E as duas virtudes se afirmaram na sua ,incursão pelo samba-canção. Parecia que tinha nascido no Rio, criado em Copacabana e vivido noites intermináveis no Road Point, no Meia-Noite e no Sacha’s. Embrenhou-se no mundo da fossa – sem ter a menor experiência no assunto – e saiu de lá com Nem eu, Nunca mais, Não tem solução e Você não sabe amar.
Canções com o brilho da qualidade de composição de Dorival Caymmi e com o gosto de uísque com gelo das noites cariocas – que, à época, não tinha tantos letristas de qualidade militando nesta vertente. É possível imaginar que o sucesso do baiano com os sambas-canções fez com que outros artistas se animassem a compor. Caso específico de Tom Jobim, que iniciou a carreira com músicas neste estilo.
Já ficou claro, até agora, que Dorival Caymmi é um dos grandes da música brasileira. Mas ele foi também um nome internacional. Primeiro com o sucesso de Carmem Miranda, com O que é que a Baiana tem?, e de Aurora Miranda, com Você já foi à Bahia?, usada em um filme de Walt Disney. Mais tarde, o próprio Caymmi ganhou as paradas – já com cabelos brancos e aquele estilão que ficou notório (cabelo curto, camisa listrada, calça branca e sandálias), ele brilhou com Das rosas, ou And roses and Roses, a versão cantada por ele e Andy Williams.
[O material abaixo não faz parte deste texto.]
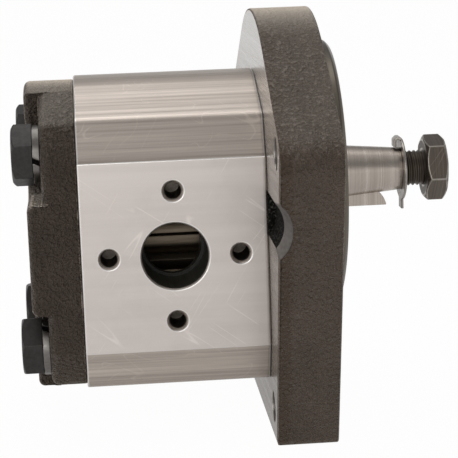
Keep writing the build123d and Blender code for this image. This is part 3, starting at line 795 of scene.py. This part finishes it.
refinish(flange, "milled_iron", is_machined)
refinish(flange, "dark_ring_iron", lambda centre, normal: centre.x > proud and abs(normal.x) < 0.9)
refinish(flange, "worn_edge", on_front_edge)
refinish(flange, "faced_back", lambda centre, normal: (
    normal.x < -square_on and centre.x < joint_x + slack and past_margin(centre) < 0
))

# %% [markdown]
# A round channel beside each port lets the screws of the pipe in. Near the body it is cast and
# raw. Where it leaves the side a cutter has flared it, so its mouth is bare and smooth. Both are
# told by their distance from the channel's axis and from the middle of the pump.

# %% Channels of the flange
channel_radius = 10.0 * MM
channel_bite = 2.6 * MM
channel_x = joint_x + channel_bite - channel_radius
channel_z = port_z + 11.9 * MM
flare_from_y = 58.0 * MM
flare_radii = (9.8 * MM, 12.9 * MM)


def channel_reach(centre):
    """Distance from the channel's axis, which runs along Y."""
    return hypot(centre.x - channel_x, centre.z - channel_z)


def in_flare(centre, normal):
    """True on the cutter's flare at the mouth of either channel."""
    flared = flare_radii[0] < channel_reach(centre) < flare_radii[1]
    return abs(centre.y) > flare_from_y and flared and abs(normal.y) < 0.5


def in_raw_part(centre, normal):
    """True on the cast wall of either channel, between the body and the flare."""
    near_joint = joint_x + 0.03 * MM < centre.x < joint_x + 3.0 * MM
    return abs(centre.y) < flare_from_y + slack and near_joint and channel_reach(centre) < flare_radii[1]


refinish(flange, "cut_iron", in_flare)
# The raw channel's near-black colour is painted shade.
refinish(flange, "raw_channel_painted_shade", in_raw_part)

# %% [markdown]
# ## The rear cover
#
# The rear cover is a casting too, with a pocket for each screw head. Its corners are rounder than
# the flange's, so its band is wider and has one more segment, and handling has rubbed it. It is
# machined only where it meets the body.

# %% Rear cover
cover = softened_copy("rear_cover", 0.5 * MM, segments=3, band="cast_edge")
refinish(cover, "cast_cover", lambda centre, normal: abs(normal.x) < 0.2)
refinish(cover, "milled_iron", lambda centre, normal: (
    normal.x > square_on and centre.x > cover_joint_x - slack
))

# %% [markdown]
# ## The body
#
# The body is drawn through a die and sawn to length, and then its port pads are milled, its ports
# bored and its holes tapped. Each step leaves another surface. The faces of a port are told by
# their distance from its axis, a little over its radius, and those of a tapped hole by their
# distance from a point on the inlet's circle of holes. The outlet's circle is a little smaller,
# and the reach is wide enough for most of its holes' walls too.

# %% Body
body = softened_copy("pump_body", 0.22 * MM, band="body_edge")
port_reach = 10.3 * MM
inner_reach = 36.0 * MM
inlet_tap_circle = 20.0 * MM
tap_reach = 4.5 * MM
tap_mouth = 1.1 * MM


def in_port(centre, normal):
    """True inside one of the two ports."""
    return hypot(centre.x - port_x, centre.z - port_z) < port_reach and abs(centre.y) < inner_reach


def in_tapped_hole(centre, normal):
    """True below the mouth of a tapped hole, within reach of the inlet's circle of holes."""
    across_x, across_z = abs(centre.x - port_x), abs(centre.z - port_z)
    reach = hypot(max(across_x, across_z) - inlet_tap_circle, min(across_x, across_z))
    return reach < tap_reach and abs(centre.y) < pad_y - tap_mouth


refinish(body, "milled_pad", lambda centre, normal: (
    abs(normal.y) > square_on and abs(centre.y) > pad_y - slack
))
# Port walls: oil with painted shade.
refinish(body, "port_wall_oil_and_painted_shade", in_port)
# Port ledge: painted shade.
refinish(body, "port_ledge_painted_shade", lambda centre, normal: in_port(centre, normal) and abs(normal.y) > 0.5)
refinish(body, "tapped_wall", in_tapped_hole)

# %% [markdown]
# ## Screws and shaft parts
#
# The screws, the nut, the key and the tab washer get small broken edges, and the nut's is worn
# bright by spanners. The shafts get the smallest. Each row below names a part, the width of its
# edge in millimetres and the finish of the edge. The drive shaft keeps its ground finish up to the
# thread, while the teeth of both shafts shine with oil and are darkened as painted shade.

# %% Screws and shaft parts
small_edges = (
    ("cover_screws", 0.25, None), ("shaft_nut", 0.35, "worn_edge"),
    ("half_round_key", 0.3, None), ("tab_washer", 0.2, None),
    ("drive_gear_shaft", 0.15, None), ("driven_gear_shaft", 0.15, None),
)
gear_reach = 10.2 * MM
thread_from = tab_low.x + 2.0 * MM
for name, width, band in small_edges:
    piece = softened_copy(name, width * MM, band=band)
    if name.endswith("gear_shaft"):
        # The gear teeth take the gear steel, whose dark colour is partly painted shade.
        refinish(piece, "gear_steel", lambda centre, normal: abs(centre.x - port_x) < gear_reach)
    if name == "drive_gear_shaft":
        refinish(piece, "thread_steel", lambda centre, normal: centre.x > thread_from)

# %% [markdown]
# ## Split lock washers
#
# A spring washer is one turn of square wire. Under a tight screw it lies flat, and what shows is
# the slanting gap between its ends. The model's rings have a straight gap, so the ends of the
# copies are sheared: a point moves sideways by how far through the washer it is, and less the
# further it is from the gap.

# %% Lock washers
washers = softened_copy("lock_washers", 0.28 * MM)
washer_mid_x = (washers_low.x + washers_high.x) / 2
half_spacing_y = 24.0 * MM
washer_radius = 9.0 * MM
washer_y = (screws_high.y + screws_low.y) / 2 + half_spacing_y
washer_z = {1: washers_high.z - washer_radius, -1: washers_low.z + washer_radius}
slit_angles = {(-1, 1): 186.0, (-1, -1): 130.0, (1, 1): 60.0, (1, -1): 300.0}
slit_slope = tan(radians(28.0))
slit_spread = radians(35.0)
for vertex in washers.data.vertices:
    side = 1 if vertex.co.y > 0 else -1
    level = 1 if vertex.co.z > port_z else -1
    angle = atan2(vertex.co.z - washer_z[level], vertex.co.y - side * washer_y)
    away = abs((angle - radians(slit_angles[side, level]) + pi) % (2 * pi) - pi)
    slide = (vertex.co.x - washer_mid_x) * slit_slope * max(0.0, 1.0 - away / slit_spread)
    vertex.co.y -= slide * sin(angle)
    vertex.co.z += slide * cos(angle)
print("sheared the slits of", len(slit_angles), "washers")

# %% [markdown]
# ## Threads
#
# A thread is a ridge that winds round a core. A bump map would draw it too, but the thread of the
# shaft's end stands against the background, where only real shape shows. Its section is a small
# diamond with blunted corners, drawn beside the axis, and the Screw modifier winds it up the
# shaft. The inner half of the diamond is sunk in the core.

# %% Helper for threads
ridge_share = 0.48
blunt_share = 0.22


def thread_ridge(name, radius, depth, pitch, turns, steps, finish):
    """Ridge wound round the X axis from x = 0, reaching depth to both sides of the radius."""
    bpy.ops.object.select_all(action="DESELECT")
    bpy.ops.mesh.primitive_circle_add(
        vertices=4, radius=1.0, fill_type="NOTHING", location=(0, 0, radius), rotation=(pi / 2, 0, 0),
    )
    ridge = bpy.context.object
    ridge.name = name
    ridge.scale = (pitch * ridge_share, depth, 1.0)
    bpy.ops.object.transform_apply(location=True, rotation=True, scale=True)
    bpy.ops.object.mode_set(mode="EDIT")
    bpy.ops.mesh.select_all(action="SELECT")
    bpy.ops.mesh.bevel(offset=depth * blunt_share, affect="VERTICES")
    bpy.ops.object.mode_set(mode="OBJECT")
    winding = ridge.modifiers.new("winding", "SCREW")
    winding.axis = "X"
    winding.screw_offset = pitch
    winding.iterations = turns
    winding.steps = steps
    winding.render_steps = steps
    bpy.ops.object.modifier_apply(modifier="winding")
    bpy.ops.object.mode_set(mode="EDIT")
    bpy.ops.mesh.select_all(action="SELECT")
    bpy.ops.mesh.fill_holes(sides=0)
    bpy.ops.mesh.select_all(action="SELECT")
    bpy.ops.mesh.normals_make_consistent(inside=False)
    bpy.ops.object.mode_set(mode="OBJECT")
    ridge.data.materials.append(finishes[finish])
    finish_normals(ridge, 40.0)
    return ridge


print("thread helper ready")

# %% [markdown]
# The thread of the shaft's end starts just past the tab washer and stops short of the chamfer, in
# as many whole turns as fit. It rides on the drive shaft, so it turns with it.

# %% Thread of the shaft's end
end_pitch = 1.45 * MM
end_chamfer = 0.8 * MM
end_start = tab_low.x + 2.6 * MM
end_turns = int((shaft_high.x - end_chamfer - end_start) / end_pitch)
end_thread = thread_ridge("shaft_thread", 5.1 * MM, 0.66 * MM, end_pitch, end_turns, 40, "thread_steel")
end_thread.data.transform(Matrix.Translation((end_start, 0, 0)))
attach(end_thread, "drive_shaft")
print("shaft thread:", end_turns, "turns")

# %% [markdown]
# The eight holes round the ports are tapped, so there the ridge stands inwards from the wall. All
# have the same thread. One ridge is modelled, and the record's rows on the port screws say where
# its copies go. Each copy has a mesh of its own, which is moved and turned to its hole.

# %% Tapped holes round the ports
tap_pitch = 1.0 * MM
tap_turns = 11
tap_inset = 0.9 * MM
tap = thread_ridge("port_tap_0", 2.62 * MM, 0.27 * MM, tap_pitch, tap_turns, 24, "tapped_wall")
tap_copies = [tap]
tap_copies += [bpy.data.objects.new("port_tap_" + str(i), tap.data.copy()) for i in range(1, 8)]
port_rows = [row for row in frame["record"]["mounts"] if row["name"] in ("inlet_screws", "outlet_screws")]
tap_places = [
    (row["axis"][1], row["dims"]["pcd_mm"] / 2 * MM, radians(90 * quarter))
    for row in port_rows for quarter in range(4)
]
for copy, (side, reach, angle) in zip(tap_copies, tap_places):
    if copy is not tap:
        bpy.context.scene.collection.objects.link(copy)
    centre = Vector((port_x + reach * cos(angle), side * (pad_y - tap_inset), port_z + reach * sin(angle)))
    copy.data.transform(Matrix.Translation(centre) @ Matrix.Rotation(-side * pi / 2, 4, "Z"))
    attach(copy, "housing")
print("tapped holes:", len(tap_copies))

# %% [markdown]
# ## The studio
#
# The pump stands on a pale floor under a pale sky. A floor that is lit until it looks white would
# also throw that light on the pump and bleach it. This one looks white to the camera through a mix
# on Light Path, and half as white to mirror-like surfaces. A small share of the lit floor stays in
# the mix and keeps the shadow.

# %% Floor
def white_to_camera(name, colour, share):
    """Matt surface that camera rays, and half as much mirror rays, see as white for the share given."""
    tree, shader = new_finish(name)
    feed(tree, colour, shader.inputs["Base Color"])
    shader.inputs["Roughness"].default_value = 0.9
    shader.inputs["Specular IOR Level"].default_value = 0.0
    glow = tree.nodes.new("ShaderNodeEmission")
    feed(tree, (1, 1, 1), glow.inputs["Color"])
    path = tree.nodes.new("ShaderNodeLightPath")
    mirrored = calculate(tree, "ADD", path.outputs["Is Glossy Ray"], path.outputs["Is Transmission Ray"])
    mirrored = calculate(tree, "MULTIPLY", mirrored, 0.5)
    seen = calculate(tree, "ADD", path.outputs["Is Camera Ray"], mirrored, clamp=True)
    blend = tree.nodes.new("ShaderNodeMixShader")
    white_share = calculate(tree, "MULTIPLY", seen, share)
    for socket, output in zip(blend.inputs, (white_share, shader.outputs[0], glow.outputs[0])):
        feed(tree, output, socket)
    feed(tree, blend.outputs[0], tree.nodes["Material Output"].inputs["Surface"])


white_to_camera("floor_white", (0.9, 0.9, 0.9), 0.975)
floor_gap = 0.2 * MM
floor_z = cad_low.z - floor_gap
floor_size = 8.0
bpy.ops.object.select_all(action="DESELECT")
bpy.ops.mesh.primitive_plane_add(size=floor_size, location=(0, 0, floor_z))
floor = bpy.context.object
floor.name = "studio_floor"
floor.data.materials.append(finishes["floor_white"])
print("floor at", round(floor_z / MM, 1), "mm")

# %% [markdown]
# Bright metal mirrors what is round it, and under an even white sky its edges and bores would
# vanish. So the sky is grey, with a white belt above the horizon and a pale cap overhead, and the
# metal shows light beside dark. The camera itself sees it white, through Light Path again.

# %% Sky
sky_grey = (0.30, 0.30, 0.30)
belt_ends = (0.12, 0.42)
cap_ends = (0.7, 0.95)
cap_share = 0.5
world = bpy.data.worlds.new("studio")
bpy.context.scene.world = world
world.use_nodes = True
sky_tree = world.node_tree
sky = sky_tree.nodes["Background"]
height = part_of(sky_tree, coordinates(sky_tree, "Generated"), "Z")
belt = remap(sky_tree, height, *belt_ends, 1.0, 0.0)
cap = remap(sky_tree, height, *cap_ends, 0.0, cap_share)
seen_from = sky_tree.nodes.new("ShaderNodeLightPath").outputs["Is Camera Ray"]
bright = calculate(sky_tree, "MAXIMUM", calculate(sky_tree, "MAXIMUM", belt, cap), seen_from)
feed(sky_tree, mix_colour(sky_tree, bright, sky_grey, (1.0, 1.0, 1.0)), sky.inputs["Color"])
sky.inputs["Strength"].default_value = 1.0
print("sky: grey", sky_grey[0], "with a white belt up to", belt_ends[1])

# %% [markdown]
# Two soft lamps shape the pump. A wide one hangs above it and a little behind, and makes the bright
# streaks on the tops. A second one stands on the camera's side and fills the near side. A sun or a
# spot lamp would draw hard shadows, so both are area lamps, aimed at the middle of the pump.

# %% Lamps
def soft_lamp(name, place, aim, size, power):
    """Square area lamp at a place, turned to its aim; all in metres and watts."""
    lamp_data = bpy.data.lights.new(name, "AREA")
    lamp_data.size = size
    lamp_data.energy = power
    lamp = bpy.data.objects.new(name, lamp_data)
    bpy.context.scene.collection.objects.link(lamp)
    turn = (Vector(aim) - Vector(place)).to_track_quat("-Z", "Y")
    lamp.matrix_world = Matrix.Translation(place) @ turn.to_matrix().to_4x4()


pump_middle = (cad_low + cad_high) / 2
soft_lamp("top_lamp", (-0.15, 0.25, 0.95), pump_middle, 0.7, 2.4)
soft_lamp("front_lamp", (-0.45, -1.15, 0.35), pump_middle, 0.9, 4.0)
bpy.context.scene.view_settings.view_transform = "Standard"
print("lamps aimed at", [round(v, 3) for v in pump_middle])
E Caymmi fez mais. Virou influência básica da Bossa Nova, compôs um tema festivo que virou sucesso (Oração de Mãe Menininha), fez dois clássicos em novelas (Retirantes e Modinha de Gabriela). Seu maior sucesso popular, Maracangalha, parece uma brincadeira de tão divertida que é. Teve três filhos, todos grandes músicos (Danilo, Dori e Nana). E ainda compôs o que é a maior canção de ninar. Acalanto é tão linda que só poderia ter saído da cabeça privilegiada de Dorival Caymmi.